Wise has launched a full UK current account, directly challenging traditional retail banks with a product that combines multi-currency functionality, a 3.26% variable return on GBP balances, and zero hidden fees. The move is backed by substantial existing scale: the London-listed company already serves over 3 million active UK customers, who collectively hold more than £8 billion in Wise accounts.


The product launch is a strategic escalation. Wise built its reputation on international money transfers, but the current account reframes the company as an everyday banking alternative, not just a travel or remittance tool.


Why Does the 3.26% Return on a Current Account Matter?


The headline commercial proposition targets a specific and quantifiable gap: approximately £250 billion currently sits in UK current accounts earning 0% interest. Wise's Interest feature, delivered through Wise Assets, offers a 3.26% variable rate on GBP balances with no lock-in period, meaning customers retain full access to funds for daily spending while generating a return.
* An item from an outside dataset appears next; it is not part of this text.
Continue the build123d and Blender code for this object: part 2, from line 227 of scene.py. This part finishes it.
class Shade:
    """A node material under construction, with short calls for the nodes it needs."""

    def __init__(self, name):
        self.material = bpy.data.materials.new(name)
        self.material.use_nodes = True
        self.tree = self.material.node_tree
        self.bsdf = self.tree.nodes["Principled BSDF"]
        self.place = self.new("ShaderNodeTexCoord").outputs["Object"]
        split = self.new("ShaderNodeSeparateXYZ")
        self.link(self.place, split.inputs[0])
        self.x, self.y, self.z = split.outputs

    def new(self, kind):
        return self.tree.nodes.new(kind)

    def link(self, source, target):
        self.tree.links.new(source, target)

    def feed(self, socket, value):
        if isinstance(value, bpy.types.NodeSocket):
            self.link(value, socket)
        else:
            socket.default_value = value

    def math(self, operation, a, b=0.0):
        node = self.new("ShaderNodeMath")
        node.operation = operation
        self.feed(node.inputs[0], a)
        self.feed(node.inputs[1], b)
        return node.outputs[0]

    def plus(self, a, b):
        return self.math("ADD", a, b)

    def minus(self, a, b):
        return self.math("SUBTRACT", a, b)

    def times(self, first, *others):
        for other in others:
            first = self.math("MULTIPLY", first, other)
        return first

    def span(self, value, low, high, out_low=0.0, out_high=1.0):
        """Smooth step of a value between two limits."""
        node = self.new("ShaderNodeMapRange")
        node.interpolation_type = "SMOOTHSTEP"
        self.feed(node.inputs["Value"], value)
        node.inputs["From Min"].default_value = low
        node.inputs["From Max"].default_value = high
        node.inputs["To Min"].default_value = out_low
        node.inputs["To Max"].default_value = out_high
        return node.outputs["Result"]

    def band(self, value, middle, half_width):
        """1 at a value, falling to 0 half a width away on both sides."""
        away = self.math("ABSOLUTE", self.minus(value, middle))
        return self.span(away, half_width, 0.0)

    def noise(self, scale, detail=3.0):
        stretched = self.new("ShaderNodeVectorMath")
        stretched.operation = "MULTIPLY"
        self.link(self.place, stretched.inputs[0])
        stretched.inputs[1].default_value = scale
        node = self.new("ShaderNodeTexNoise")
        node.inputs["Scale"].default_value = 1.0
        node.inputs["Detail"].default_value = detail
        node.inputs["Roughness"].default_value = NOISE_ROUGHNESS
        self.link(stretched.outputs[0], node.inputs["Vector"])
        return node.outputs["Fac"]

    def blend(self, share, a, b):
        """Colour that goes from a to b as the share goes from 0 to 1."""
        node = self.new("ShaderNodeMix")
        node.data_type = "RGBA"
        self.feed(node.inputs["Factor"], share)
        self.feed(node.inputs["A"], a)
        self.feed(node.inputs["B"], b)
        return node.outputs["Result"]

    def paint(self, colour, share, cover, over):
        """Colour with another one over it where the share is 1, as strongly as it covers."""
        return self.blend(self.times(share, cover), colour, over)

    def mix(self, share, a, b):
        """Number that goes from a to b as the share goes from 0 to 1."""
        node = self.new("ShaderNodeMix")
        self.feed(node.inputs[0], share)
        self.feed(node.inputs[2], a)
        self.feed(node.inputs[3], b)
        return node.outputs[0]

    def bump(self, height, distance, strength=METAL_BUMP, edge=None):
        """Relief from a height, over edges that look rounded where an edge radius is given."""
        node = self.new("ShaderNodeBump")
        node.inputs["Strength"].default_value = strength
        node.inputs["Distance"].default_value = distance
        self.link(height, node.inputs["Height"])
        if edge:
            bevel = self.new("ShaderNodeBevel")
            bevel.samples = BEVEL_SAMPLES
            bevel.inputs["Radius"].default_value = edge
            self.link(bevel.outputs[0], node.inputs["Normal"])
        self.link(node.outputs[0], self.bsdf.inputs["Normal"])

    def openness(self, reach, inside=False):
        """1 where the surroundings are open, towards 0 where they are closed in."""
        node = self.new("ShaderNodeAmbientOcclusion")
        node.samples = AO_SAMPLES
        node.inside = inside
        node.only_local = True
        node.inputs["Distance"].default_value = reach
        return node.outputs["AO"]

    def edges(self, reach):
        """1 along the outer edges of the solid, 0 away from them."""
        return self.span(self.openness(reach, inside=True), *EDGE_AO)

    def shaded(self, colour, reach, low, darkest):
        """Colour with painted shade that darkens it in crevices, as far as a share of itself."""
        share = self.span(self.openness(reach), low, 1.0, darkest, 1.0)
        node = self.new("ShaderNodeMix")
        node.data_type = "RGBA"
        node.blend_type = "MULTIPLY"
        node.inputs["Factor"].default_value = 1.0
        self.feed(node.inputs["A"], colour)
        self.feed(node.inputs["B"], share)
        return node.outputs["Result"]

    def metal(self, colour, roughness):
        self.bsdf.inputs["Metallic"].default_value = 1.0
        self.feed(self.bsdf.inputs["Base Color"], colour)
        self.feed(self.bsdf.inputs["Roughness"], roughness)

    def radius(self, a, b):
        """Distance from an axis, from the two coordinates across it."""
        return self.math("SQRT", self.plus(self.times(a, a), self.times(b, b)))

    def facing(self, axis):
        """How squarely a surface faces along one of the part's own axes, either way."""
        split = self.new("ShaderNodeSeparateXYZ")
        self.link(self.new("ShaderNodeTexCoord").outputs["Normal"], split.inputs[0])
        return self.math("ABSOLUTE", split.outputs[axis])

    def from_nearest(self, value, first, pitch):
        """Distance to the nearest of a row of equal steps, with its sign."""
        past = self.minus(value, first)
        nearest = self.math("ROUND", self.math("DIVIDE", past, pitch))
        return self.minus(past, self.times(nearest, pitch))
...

Half of all UK deposits held on the platform - over £4 billion - are already in Wise Assets, suggesting early adoption of the yield feature ahead of the full current account launch. For finance-savvy consumers and small businesses with significant idle cash balances, the arithmetic is straightforward.


How Does the Wise Current Account Compare to Traditional Banking?
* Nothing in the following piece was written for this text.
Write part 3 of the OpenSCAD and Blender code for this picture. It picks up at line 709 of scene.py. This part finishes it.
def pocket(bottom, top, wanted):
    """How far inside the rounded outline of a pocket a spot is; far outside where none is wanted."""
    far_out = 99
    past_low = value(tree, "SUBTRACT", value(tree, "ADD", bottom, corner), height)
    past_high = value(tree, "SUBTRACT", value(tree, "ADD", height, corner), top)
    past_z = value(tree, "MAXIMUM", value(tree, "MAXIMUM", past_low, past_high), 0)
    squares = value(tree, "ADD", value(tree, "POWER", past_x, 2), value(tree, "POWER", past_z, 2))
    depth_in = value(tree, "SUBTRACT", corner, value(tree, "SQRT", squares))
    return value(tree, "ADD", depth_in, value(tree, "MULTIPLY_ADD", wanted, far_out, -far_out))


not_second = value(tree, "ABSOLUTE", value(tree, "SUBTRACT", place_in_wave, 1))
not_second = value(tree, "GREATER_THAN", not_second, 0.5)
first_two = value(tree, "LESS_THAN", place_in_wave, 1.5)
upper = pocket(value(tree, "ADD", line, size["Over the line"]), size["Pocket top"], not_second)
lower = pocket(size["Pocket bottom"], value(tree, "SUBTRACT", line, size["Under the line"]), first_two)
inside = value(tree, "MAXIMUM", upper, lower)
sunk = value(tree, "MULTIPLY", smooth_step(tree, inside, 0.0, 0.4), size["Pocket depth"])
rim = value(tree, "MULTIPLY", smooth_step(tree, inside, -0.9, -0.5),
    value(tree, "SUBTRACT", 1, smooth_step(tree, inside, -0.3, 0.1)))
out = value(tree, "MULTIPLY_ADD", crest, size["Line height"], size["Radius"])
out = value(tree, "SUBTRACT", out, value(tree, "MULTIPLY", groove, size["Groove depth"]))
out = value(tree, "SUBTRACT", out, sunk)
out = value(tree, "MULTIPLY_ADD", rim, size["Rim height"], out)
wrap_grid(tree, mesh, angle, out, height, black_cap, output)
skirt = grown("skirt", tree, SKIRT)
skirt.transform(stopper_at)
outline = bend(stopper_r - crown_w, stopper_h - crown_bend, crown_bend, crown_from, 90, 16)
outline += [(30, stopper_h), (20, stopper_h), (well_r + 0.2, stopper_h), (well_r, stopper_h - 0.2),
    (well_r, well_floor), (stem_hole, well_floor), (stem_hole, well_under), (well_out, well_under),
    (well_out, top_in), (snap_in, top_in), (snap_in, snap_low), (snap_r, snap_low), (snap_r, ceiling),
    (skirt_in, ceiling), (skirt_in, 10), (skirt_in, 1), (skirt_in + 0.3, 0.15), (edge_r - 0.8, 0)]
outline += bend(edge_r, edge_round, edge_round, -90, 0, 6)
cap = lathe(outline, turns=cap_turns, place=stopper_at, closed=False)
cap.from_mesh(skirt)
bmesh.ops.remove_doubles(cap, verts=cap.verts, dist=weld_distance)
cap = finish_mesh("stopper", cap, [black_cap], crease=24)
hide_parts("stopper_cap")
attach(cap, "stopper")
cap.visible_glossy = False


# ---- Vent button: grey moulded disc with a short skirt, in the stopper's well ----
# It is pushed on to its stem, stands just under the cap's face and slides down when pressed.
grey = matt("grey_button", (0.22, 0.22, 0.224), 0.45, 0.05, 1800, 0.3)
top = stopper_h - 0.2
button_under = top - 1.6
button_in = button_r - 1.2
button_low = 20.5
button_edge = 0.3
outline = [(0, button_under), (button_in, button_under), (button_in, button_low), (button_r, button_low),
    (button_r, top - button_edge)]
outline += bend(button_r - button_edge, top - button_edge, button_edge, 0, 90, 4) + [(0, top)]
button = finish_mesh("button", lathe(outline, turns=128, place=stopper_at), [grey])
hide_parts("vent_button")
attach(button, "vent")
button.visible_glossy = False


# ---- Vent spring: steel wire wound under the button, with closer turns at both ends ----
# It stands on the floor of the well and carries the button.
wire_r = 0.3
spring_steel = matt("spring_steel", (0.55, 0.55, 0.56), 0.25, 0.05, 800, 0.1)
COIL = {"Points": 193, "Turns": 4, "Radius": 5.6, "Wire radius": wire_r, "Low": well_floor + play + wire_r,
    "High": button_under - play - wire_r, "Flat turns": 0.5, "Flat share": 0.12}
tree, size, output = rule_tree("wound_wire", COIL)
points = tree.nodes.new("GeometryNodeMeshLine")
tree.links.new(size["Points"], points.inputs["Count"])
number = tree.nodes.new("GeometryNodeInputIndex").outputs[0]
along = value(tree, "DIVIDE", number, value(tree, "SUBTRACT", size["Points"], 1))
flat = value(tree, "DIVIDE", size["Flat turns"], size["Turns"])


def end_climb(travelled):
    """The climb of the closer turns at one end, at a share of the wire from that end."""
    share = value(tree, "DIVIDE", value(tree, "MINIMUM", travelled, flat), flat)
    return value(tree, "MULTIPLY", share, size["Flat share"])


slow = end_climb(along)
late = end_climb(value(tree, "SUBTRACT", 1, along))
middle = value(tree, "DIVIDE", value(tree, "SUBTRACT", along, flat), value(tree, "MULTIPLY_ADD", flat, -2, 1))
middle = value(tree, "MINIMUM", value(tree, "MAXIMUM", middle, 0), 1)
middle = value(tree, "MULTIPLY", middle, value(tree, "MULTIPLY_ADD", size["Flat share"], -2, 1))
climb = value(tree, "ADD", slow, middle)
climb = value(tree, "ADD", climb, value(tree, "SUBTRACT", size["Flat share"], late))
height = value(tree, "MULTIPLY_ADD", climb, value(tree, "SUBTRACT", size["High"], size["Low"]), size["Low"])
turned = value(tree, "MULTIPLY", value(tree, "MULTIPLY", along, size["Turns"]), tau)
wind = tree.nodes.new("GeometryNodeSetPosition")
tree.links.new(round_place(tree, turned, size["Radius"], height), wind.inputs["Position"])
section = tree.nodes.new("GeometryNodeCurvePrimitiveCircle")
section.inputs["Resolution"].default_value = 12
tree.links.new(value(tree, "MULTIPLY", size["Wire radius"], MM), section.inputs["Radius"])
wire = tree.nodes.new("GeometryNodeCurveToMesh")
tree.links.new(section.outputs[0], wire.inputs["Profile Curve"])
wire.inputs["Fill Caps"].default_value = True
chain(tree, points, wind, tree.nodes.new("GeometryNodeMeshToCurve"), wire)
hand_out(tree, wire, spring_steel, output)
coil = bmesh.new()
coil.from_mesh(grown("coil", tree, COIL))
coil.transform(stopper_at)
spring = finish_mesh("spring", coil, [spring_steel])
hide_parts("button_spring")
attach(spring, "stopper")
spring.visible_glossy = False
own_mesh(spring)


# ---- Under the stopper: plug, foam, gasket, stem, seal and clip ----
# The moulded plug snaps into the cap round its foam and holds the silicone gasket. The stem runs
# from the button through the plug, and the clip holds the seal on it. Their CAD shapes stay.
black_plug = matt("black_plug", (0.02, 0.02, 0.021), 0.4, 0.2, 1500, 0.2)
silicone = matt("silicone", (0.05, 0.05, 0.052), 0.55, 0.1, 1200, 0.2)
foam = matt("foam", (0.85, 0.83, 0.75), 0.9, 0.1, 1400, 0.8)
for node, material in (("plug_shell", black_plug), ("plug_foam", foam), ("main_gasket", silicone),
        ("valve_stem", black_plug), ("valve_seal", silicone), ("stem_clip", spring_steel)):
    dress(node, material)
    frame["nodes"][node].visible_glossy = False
The product is architected around international use cases that legacy current accounts handle poorly:

  • Local account details in 20+ currencies for receiving payments like a local, with direct debit support for recurring bills

  • Transfers to 70+ countries at the mid-market rate, with 74% of global payments now arriving in under 20 seconds

  • Shared spending spaces for bill-splitting and group expense management

  • Payment links for requesting money without sharing bank details


The absence of hidden fees and the mid-market exchange rate are the key differentiators versus traditional banks, which typically apply a spread on FX transactions that can range from 1.5% to 3% depending on the provider.


What Are Young Explorer Cards and the Airport Lounge Pass?


Two ancillary features launched alongside the core account are worth noting for what they signal about Wise's demographic strategy.


Young Explorer cards allow children under 18 to hold their own Wise card, linked directly to a parent's current account. Parents can set spending controls, approve individual payments, and receive real-time notifications. The product extends Wise's household penetration beyond the primary account holder and builds early brand familiarity with the next generation of banking customers.


Airport Lounge Pass enables one-off lounge access purchases directly within the Wise app. The feature is modest in scope but targeted: it removes a key friction point for the international traveller who doesn't want a premium credit card purely for lounge benefits. It also signals that Wise is incrementally adding lifestyle-adjacent features to deepen daily engagement with the account.



What Does This Mean for Wise's Competitive Position?


Wise processed over £145 billion in cross-border transactions in fiscal year 2025, saving customers approximately £2 billion in fees globally. The company reports 100,000 new customer sign-ups per week worldwide, with total global active customers at 15.6 million holding £27.5 billion across Wise accounts.


The UK current account launch converts what has been a payments relationship into a primary banking relationship for a meaningful segment of those customers. That is the strategic shift traditional banks should be paying attention to: Wise is no longer competing for a share of the international transfer wallet, it is competing for the current account itself.

"Banks haven't kept pace with what customers expect," said Nilan Peiris, Chief Product Officer at Wise. "People shouldn't need separate accounts for home and abroad."


Why this matters to FinanceX readers


The Wise current account launch is a pressure test for the profitability of the high street bank deposit base. UK retail banks have largely avoided passing the Bank of England's rate environment through to current account customers, £250 billion sitting at 0% represents a significant margin source. A well-capitalised, listed fintech with 3 million existing UK customers now offering 3.26% on a fully liquid current account balance changes that dynamic. For investors in UK retail banking stocks, deposit stickiness assumptions deserve a closer look. For finance professionals, this is a case study in how payments infrastructure can be leveraged into a full banking product at scale.